WRITTEN INSTRUCTION: Return the material below in full and exactly.

===

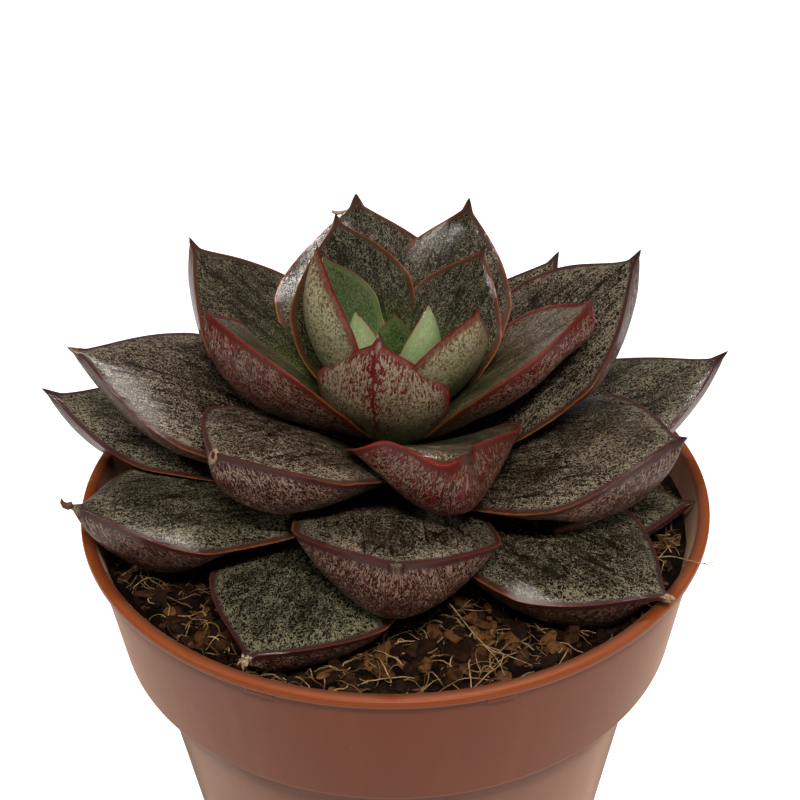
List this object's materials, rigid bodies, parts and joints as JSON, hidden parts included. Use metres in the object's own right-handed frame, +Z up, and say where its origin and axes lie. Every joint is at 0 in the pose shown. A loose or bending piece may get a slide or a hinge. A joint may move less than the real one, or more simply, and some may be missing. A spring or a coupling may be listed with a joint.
{
  "type": "potted echeveria",
  "caption": "Potted echeveria: a rosette of thick, keeled, pointed leaves on a short stem, standing in soil in a round plastic nursery pot with a rolled lip.",
  "frame": {"origin": "centre of the pot's foot, on the surface that it stands on", "axes": "+Z up along the pot's axis; the rosette's front, as pictured, faces -Y"},
  "size_m": [0.117, 0.105, 0.1371],
  "materials": {
    "pot_plastic": "moulded terracotta-coloured plastic, satin, with a glossier lip",
    "potting_soil": "damp peat and coir with bark chips and fibres",
    "stem_bark": "dull, with old leaf scars",
    "young_leaf": "waxy, green to grey-green with crimson flecks and margins",
    "leaf": "waxy, dark olive brown with pale flecks above and maroon below, red-brown margins"
  },
  "bodies": {
    "root": {"pot": "pot_plastic", "soil": "potting_soil", "stem": "stem_bark", "heart": "young_leaf", "leaf_01": "leaf", "leaf_02": "leaf", "leaf_03": "leaf", "leaf_04": "leaf", "leaf_05": "leaf", "leaf_06": "leaf", "leaf_07": "leaf", "leaf_08": "leaf", "leaf_09": "leaf", "leaf_10": "leaf", "leaf_11": "leaf", "leaf_12": "leaf", "leaf_13": "leaf", "leaf_14": "leaf", "leaf_15": "leaf", "leaf_16": "leaf", "leaf_17": "leaf", "leaf_18": "leaf"}
  },
  "joints": []
}
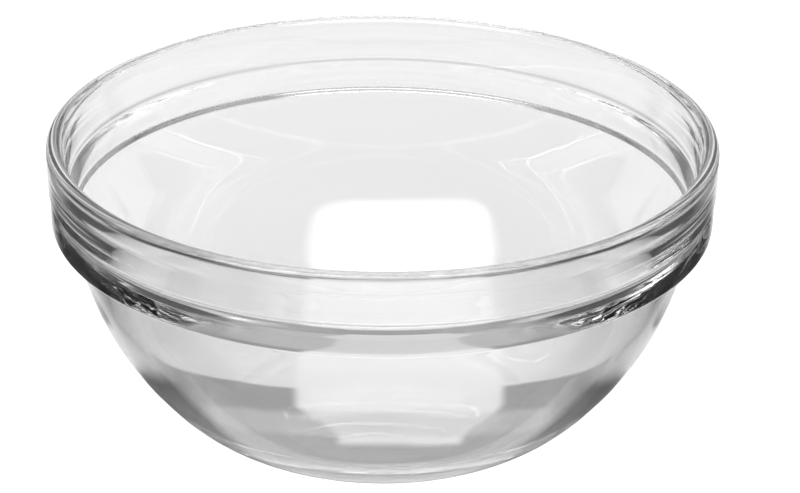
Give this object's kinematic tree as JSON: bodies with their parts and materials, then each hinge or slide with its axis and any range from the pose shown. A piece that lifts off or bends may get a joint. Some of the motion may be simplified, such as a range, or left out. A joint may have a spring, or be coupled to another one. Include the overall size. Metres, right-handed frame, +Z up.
{
  "type": "prep bowl",
  "caption": "Stackable round bowl of clear pressed glass: upright rim band over a stepped ring, rounded body tapering to a flat foot.",
  "frame": {"origin": "centre of the flat foot, on the table", "axes": "+Z up along the bowl's axis of turning; X and Y level; the picture is taken from the -Y side"},
  "size_m": [0.14, 0.14, 0.065],
  "materials": {
    "glass": "clear, fire-polished pressed glass"
  },
  "bodies": {
    "root": {"bowl": "glass"}
  },
  "joints": []
}
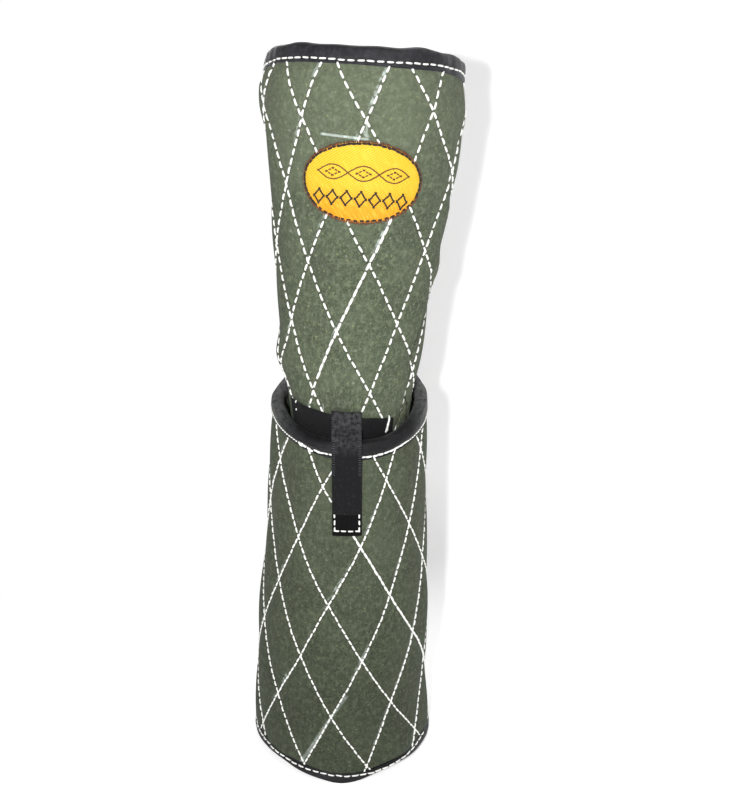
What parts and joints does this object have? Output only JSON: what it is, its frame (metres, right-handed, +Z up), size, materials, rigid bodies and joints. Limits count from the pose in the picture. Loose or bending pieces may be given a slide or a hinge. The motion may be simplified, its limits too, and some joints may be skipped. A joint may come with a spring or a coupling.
{
  "type": "padded bite sleeve",
  "caption": "Padded quilted canvas bite sleeve: two flared tubes, open at both ends, with bound edges, linked by a webbing strap.",
  "frame": {"origin": "on the floor, under the middle of the whole sleeve's box", "axes": "+Z up along the arm, from the bottom opening to the top mouth; the strap and the patch are on the -Y side"},
  "size_m": [0.1794, 0.1718, 0.6014],
  "materials": {
    "quilted_canvas": "napped olive canvas, diamond quilted with white thread",
    "binding_tape": "black woven binding tape with a soft sheen",
    "webbing": "black ribbed webbing",
    "patch_twill": "yellow-orange twill with a stitched edge"
  },
  "bodies": {
    "root": {"lower_sleeve": "quilted_canvas", "lower_bottom_binding": "binding_tape", "lower_mouth_binding": "binding_tape", "upper_sleeve": "quilted_canvas", "upper_mouth_binding": "binding_tape", "cross_band": "webbing", "link_strap": "webbing", "oval_patch": "patch_twill"}
  },
  "joints": []
}
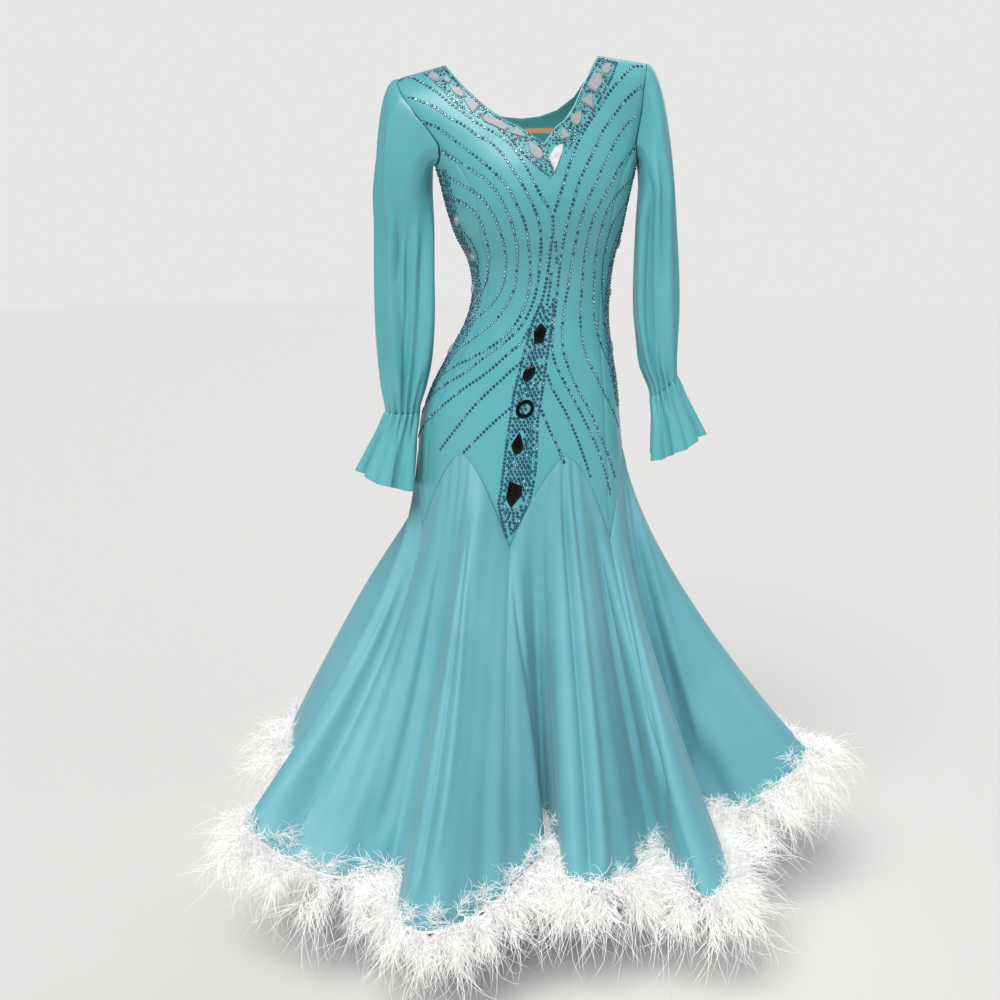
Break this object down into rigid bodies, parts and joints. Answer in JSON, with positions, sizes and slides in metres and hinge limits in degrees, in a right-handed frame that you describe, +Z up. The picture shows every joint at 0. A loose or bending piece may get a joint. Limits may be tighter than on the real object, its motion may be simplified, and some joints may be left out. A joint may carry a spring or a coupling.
{
  "type": "ballroom dance dress",
  "caption": "Floor-length ballroom dance dress with V neck, long frilled sleeves, pointed hip yoke, flared gores and a feather hem, held open as worn.",
  "frame": {"origin": "midway between the shoulders at the height of the shoulder seams, where the wearer carries the dress", "axes": "+Z up along the dress, front of the dress faces -Y, the wearer's left is +X"},
  "size_m": [1.1472, 1.0368, 1.4353],
  "materials": {
    "satin": "turquoise stretch satin, soft sheen",
    "chiffon": "turquoise chiffon, matt, slightly sheer",
    "feather": "white feather trim, fluffy",
    "elastic": "tan elastic",
    "mirror_stone": "faceted, mirror-backed",
    "jet_stone": "faceted, black, polished"
  },
  "bodies": {
    "root": {"back_panel": "satin", "centre_stone_1": "jet_stone", "centre_stone_2": "jet_stone", "centre_stone_3": "jet_stone", "centre_stone_4": "jet_stone", "centre_stone_5": "jet_stone", "cuff_frill_left": "satin", "cuff_frill_right": "satin", "feather_1": "feather", "feather_2": "feather", "feather_3": "feather", "feather_4": "feather", "feather_5": "feather", "feather_6": "feather", "front_panel": "satin", "gore_1": "chiffon", "gore_2": "chiffon", "gore_3": "chiffon", "gore_4": "chiffon", "gore_5": "chiffon", "gore_6": "chiffon", "neck_stone_1": "mirror_stone", "neck_stone_10": "mirror_stone", "neck_stone_11": "mirror_stone", "neck_stone_12": "mirror_stone", "neck_stone_13": "mirror_stone", "neck_stone_2": "mirror_stone", "neck_stone_3": "mirror_stone", "neck_stone_4": "mirror_stone", "neck_stone_5": "mirror_stone", "neck_stone_6": "mirror_stone", "neck_stone_7": "mirror_stone", "neck_stone_8": "mirror_stone", "neck_stone_9": "mirror_stone", "neck_strap": "elastic", "side_panel_left": "satin", "side_panel_right": "satin", "side_stone_1": "mirror_stone", "side_stone_2": "mirror_stone", "side_stone_3": "mirror_stone", "side_stone_4": "mirror_stone", "side_stone_5": "mirror_stone", "side_stone_6": "mirror_stone", "side_stone_7": "mirror_stone", "sleeve_left": "satin", "sleeve_right": "satin"}
  },
  "joints": []
}
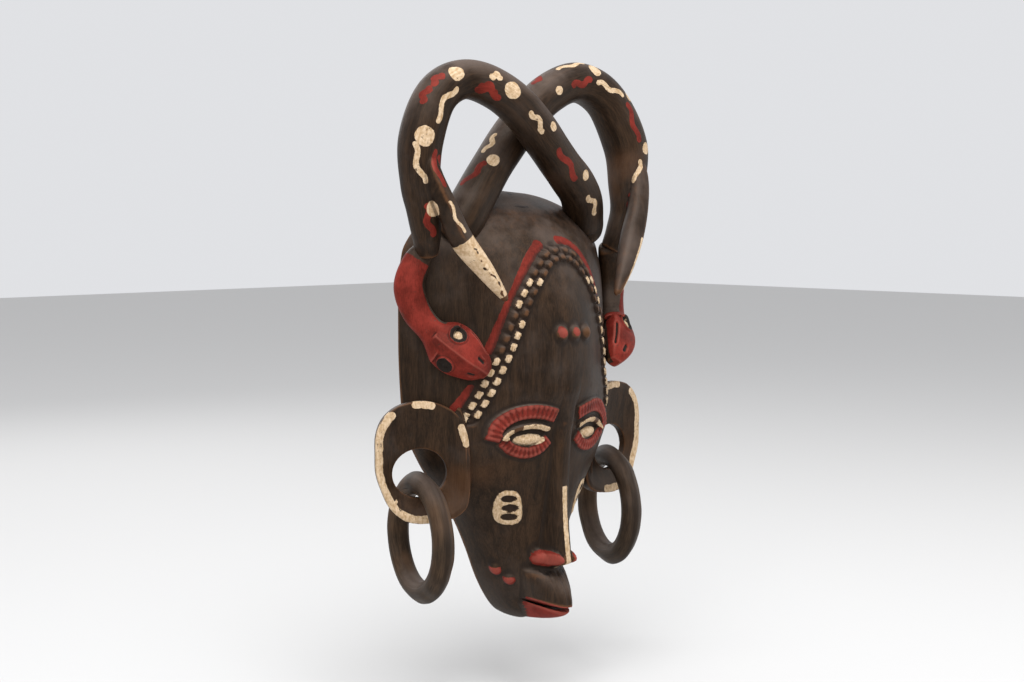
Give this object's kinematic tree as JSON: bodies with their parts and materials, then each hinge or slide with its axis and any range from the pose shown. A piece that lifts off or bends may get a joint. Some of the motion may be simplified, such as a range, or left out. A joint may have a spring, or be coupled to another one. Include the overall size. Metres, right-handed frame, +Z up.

===

ANSWER TO THE EXERCISE:
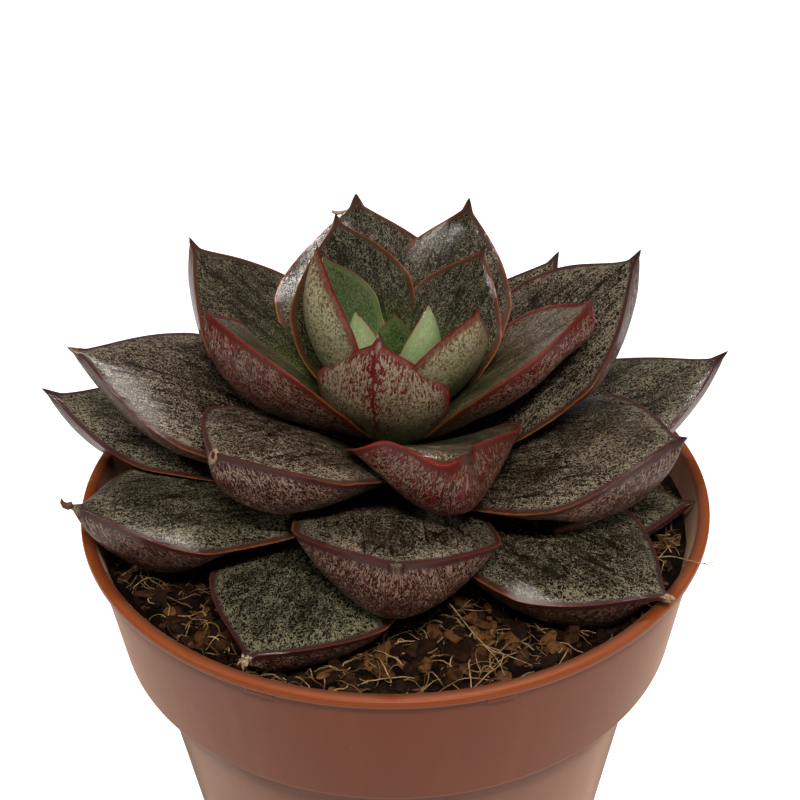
List this object's materials, rigid bodies, parts and joints as JSON, hidden parts included. Use metres in the object's own right-handed frame, +Z up, and say where its origin and axes lie. Every joint is at 0 in the pose shown. A loose or bending piece may get a slide or a hinge. A joint may move less than the real one, or more simply, and some may be missing. A spring or a coupling may be listed with a joint.
{
  "type": "potted echeveria",
  "caption": "Potted echeveria: a rosette of thick, keeled, pointed leaves on a short stem, standing in soil in a round plastic nursery pot with a rolled lip.",
  "frame": {"origin": "centre of the pot's foot, on the surface that it stands on", "axes": "+Z up along the pot's axis; the rosette's front, as pictured, faces -Y"},
  "size_m": [0.117, 0.105, 0.1371],
  "materials": {
    "pot_plastic": "moulded terracotta-coloured plastic, satin, with a glossier lip",
    "potting_soil": "damp peat and coir with bark chips and fibres",
    "stem_bark": "dull, with old leaf scars",
    "young_leaf": "waxy, green to grey-green with crimson flecks and margins",
    "leaf": "waxy, dark olive brown with pale flecks above and maroon below, red-brown margins"
  },
  "bodies": {
    "root": {"pot": "pot_plastic", "soil": "potting_soil", "stem": "stem_bark", "heart": "young_leaf", "leaf_01": "leaf", "leaf_02": "leaf", "leaf_03": "leaf", "leaf_04": "leaf", "leaf_05": "leaf", "leaf_06": "leaf", "leaf_07": "leaf", "leaf_08": "leaf", "leaf_09": "leaf", "leaf_10": "leaf", "leaf_11": "leaf", "leaf_12": "leaf", "leaf_13": "leaf", "leaf_14": "leaf", "leaf_15": "leaf", "leaf_16": "leaf", "leaf_17": "leaf", "leaf_18": "leaf"}
  },
  "joints": []
}
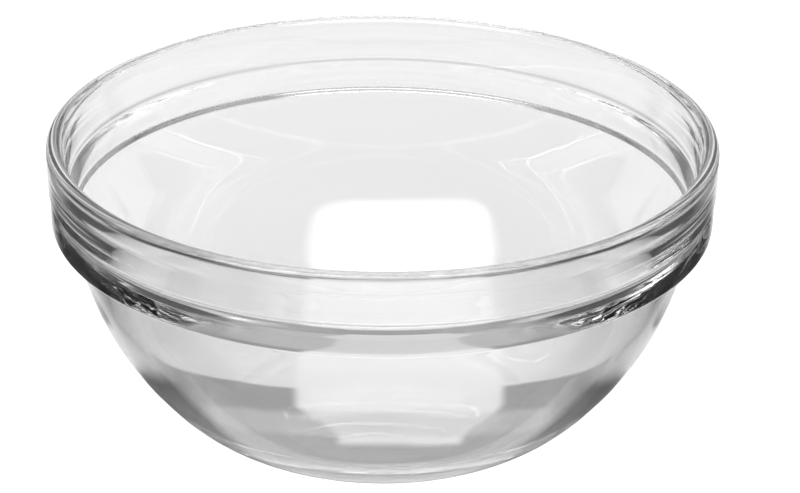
Give this object's kinematic tree as JSON: bodies with their parts and materials, then each hinge or slide with its axis and any range from the pose shown. A piece that lifts off or bends may get a joint. Some of the motion may be simplified, such as a range, or left out. A joint may have a spring, or be coupled to another one. Include the overall size. Metres, right-handed frame, +Z up.
{
  "type": "prep bowl",
  "caption": "Stackable round bowl of clear pressed glass: upright rim band over a stepped ring, rounded body tapering to a flat foot.",
  "frame": {"origin": "centre of the flat foot, on the table", "axes": "+Z up along the bowl's axis of turning; X and Y level; the picture is taken from the -Y side"},
  "size_m": [0.14, 0.14, 0.065],
  "materials": {
    "glass": "clear, fire-polished pressed glass"
  },
  "bodies": {
    "root": {"bowl": "glass"}
  },
  "joints": []
}
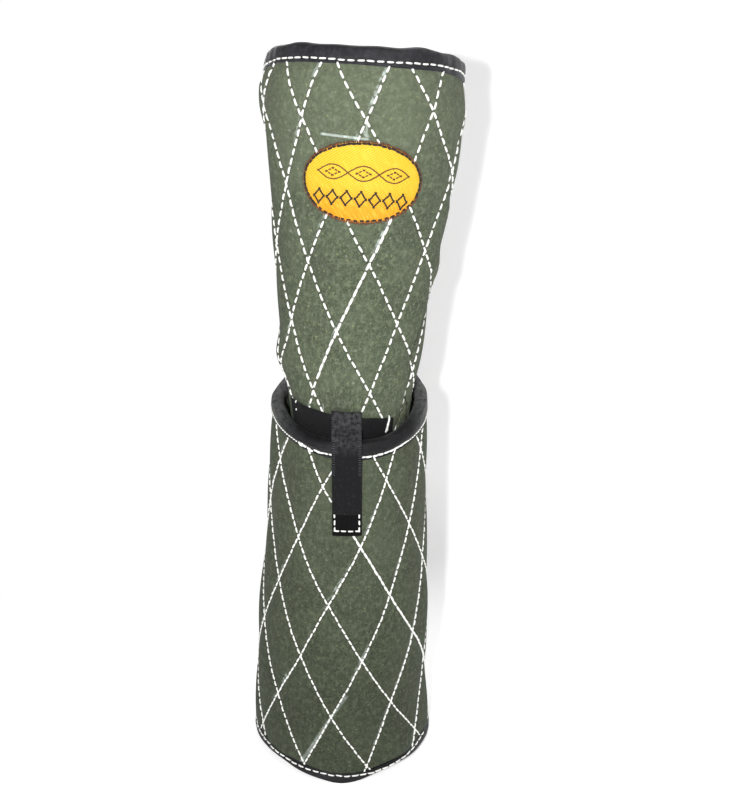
What parts and joints does this object have? Output only JSON: what it is, its frame (metres, right-handed, +Z up), size, materials, rigid bodies and joints. Limits count from the pose in the picture. Loose or bending pieces may be given a slide or a hinge. The motion may be simplified, its limits too, and some joints may be skipped. A joint may come with a spring or a coupling.
{
  "type": "padded bite sleeve",
  "caption": "Padded quilted canvas bite sleeve: two flared tubes, open at both ends, with bound edges, linked by a webbing strap.",
  "frame": {"origin": "on the floor, under the middle of the whole sleeve's box", "axes": "+Z up along the arm, from the bottom opening to the top mouth; the strap and the patch are on the -Y side"},
  "size_m": [0.1794, 0.1718, 0.6014],
  "materials": {
    "quilted_canvas": "napped olive canvas, diamond quilted with white thread",
    "binding_tape": "black woven binding tape with a soft sheen",
    "webbing": "black ribbed webbing",
    "patch_twill": "yellow-orange twill with a stitched edge"
  },
  "bodies": {
    "root": {"lower_sleeve": "quilted_canvas", "lower_bottom_binding": "binding_tape", "lower_mouth_binding": "binding_tape", "upper_sleeve": "quilted_canvas", "upper_mouth_binding": "binding_tape", "cross_band": "webbing", "link_strap": "webbing", "oval_patch": "patch_twill"}
  },
  "joints": []
}
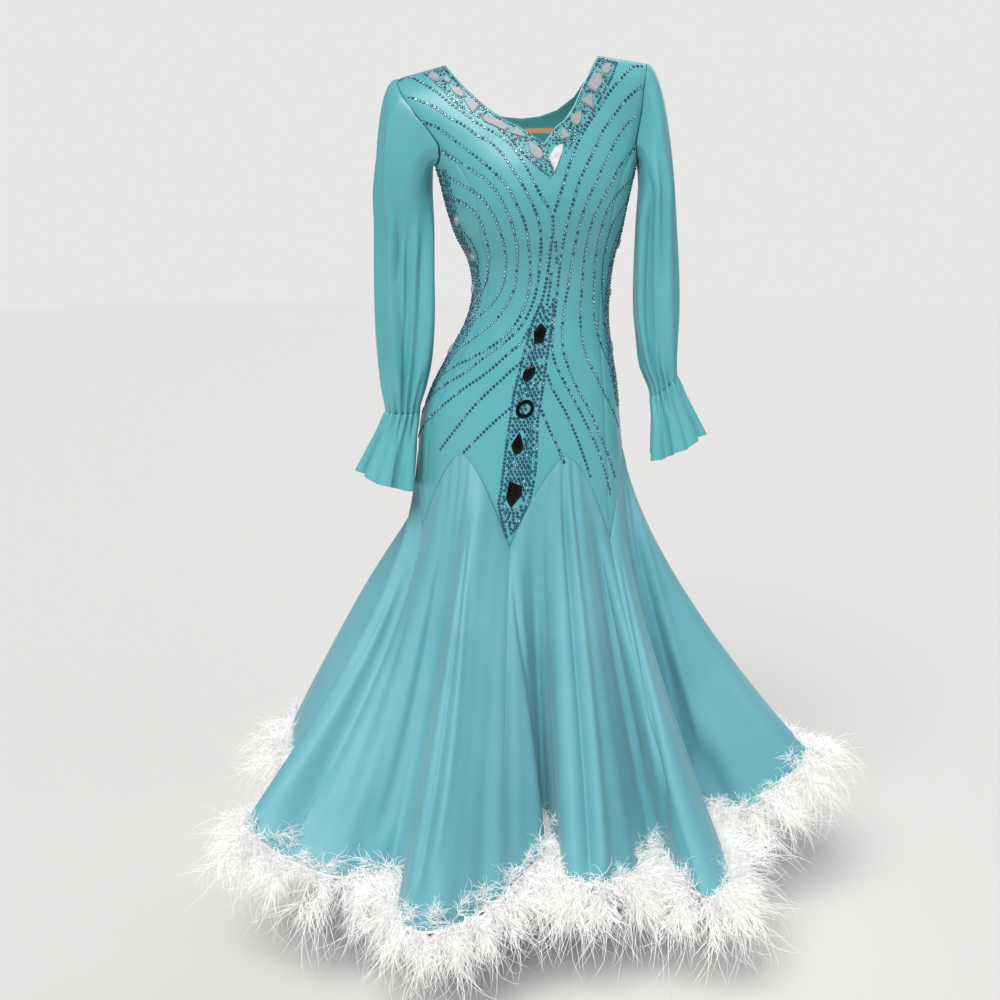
Break this object down into rigid bodies, parts and joints. Answer in JSON, with positions, sizes and slides in metres and hinge limits in degrees, in a right-handed frame that you describe, +Z up. The picture shows every joint at 0. A loose or bending piece may get a joint. Limits may be tighter than on the real object, its motion may be simplified, and some joints may be left out. A joint may carry a spring or a coupling.
{
  "type": "ballroom dance dress",
  "caption": "Floor-length ballroom dance dress with V neck, long frilled sleeves, pointed hip yoke, flared gores and a feather hem, held open as worn.",
  "frame": {"origin": "midway between the shoulders at the height of the shoulder seams, where the wearer carries the dress", "axes": "+Z up along the dress, front of the dress faces -Y, the wearer's left is +X"},
  "size_m": [1.1472, 1.0368, 1.4353],
  "materials": {
    "satin": "turquoise stretch satin, soft sheen",
    "chiffon": "turquoise chiffon, matt, slightly sheer",
    "feather": "white feather trim, fluffy",
    "elastic": "tan elastic",
    "mirror_stone": "faceted, mirror-backed",
    "jet_stone": "faceted, black, polished"
  },
  "bodies": {
    "root": {"back_panel": "satin", "centre_stone_1": "jet_stone", "centre_stone_2": "jet_stone", "centre_stone_3": "jet_stone", "centre_stone_4": "jet_stone", "centre_stone_5": "jet_stone", "cuff_frill_left": "satin", "cuff_frill_right": "satin", "feather_1": "feather", "feather_2": "feather", "feather_3": "feather", "feather_4": "feather", "feather_5": "feather", "feather_6": "feather", "front_panel": "satin", "gore_1": "chiffon", "gore_2": "chiffon", "gore_3": "chiffon", "gore_4": "chiffon", "gore_5": "chiffon", "gore_6": "chiffon", "neck_stone_1": "mirror_stone", "neck_stone_10": "mirror_stone", "neck_stone_11": "mirror_stone", "neck_stone_12": "mirror_stone", "neck_stone_13": "mirror_stone", "neck_stone_2": "mirror_stone", "neck_stone_3": "mirror_stone", "neck_stone_4": "mirror_stone", "neck_stone_5": "mirror_stone", "neck_stone_6": "mirror_stone", "neck_stone_7": "mirror_stone", "neck_stone_8": "mirror_stone", "neck_stone_9": "mirror_stone", "neck_strap": "elastic", "side_panel_left": "satin", "side_panel_right": "satin", "side_stone_1": "mirror_stone", "side_stone_2": "mirror_stone", "side_stone_3": "mirror_stone", "side_stone_4": "mirror_stone", "side_stone_5": "mirror_stone", "side_stone_6": "mirror_stone", "side_stone_7": "mirror_stone", "sleeve_left": "satin", "sleeve_right": "satin"}
  },
  "joints": []
}
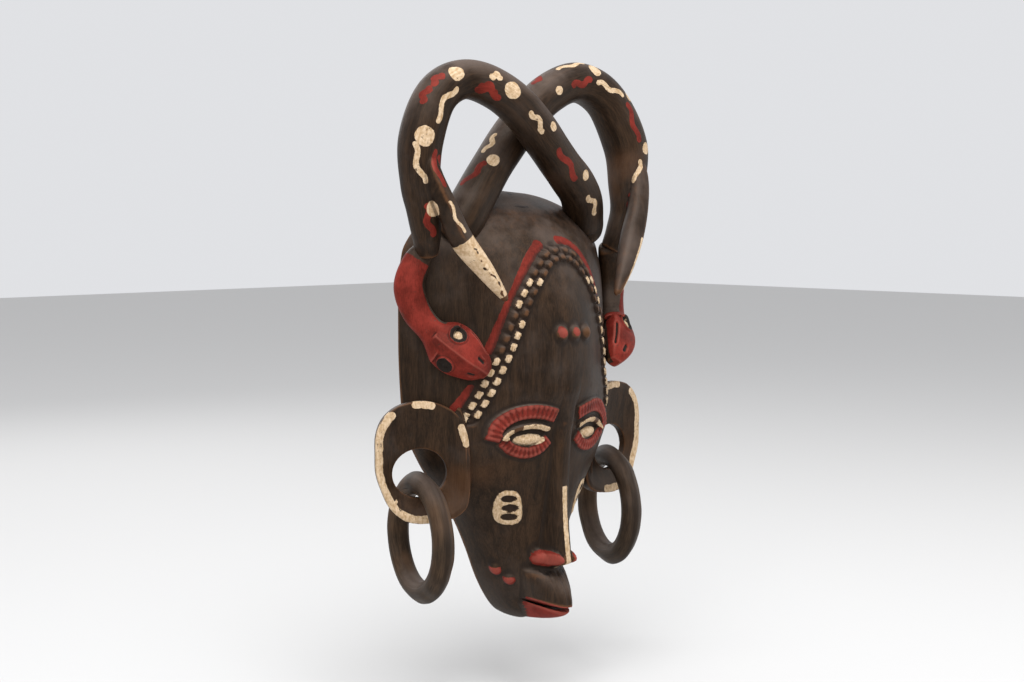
Give this object's kinematic tree as JSON: bodies with their parts and materials, then each hinge or slide with its axis and any range from the pose shown. A piece that lifts off or bends may get a joint. Some of the motion may be simplified, such as a range, or left out. A joint may have a spring, or be coupled to another one. Include the overall size. Metres, right-handed frame, +Z up.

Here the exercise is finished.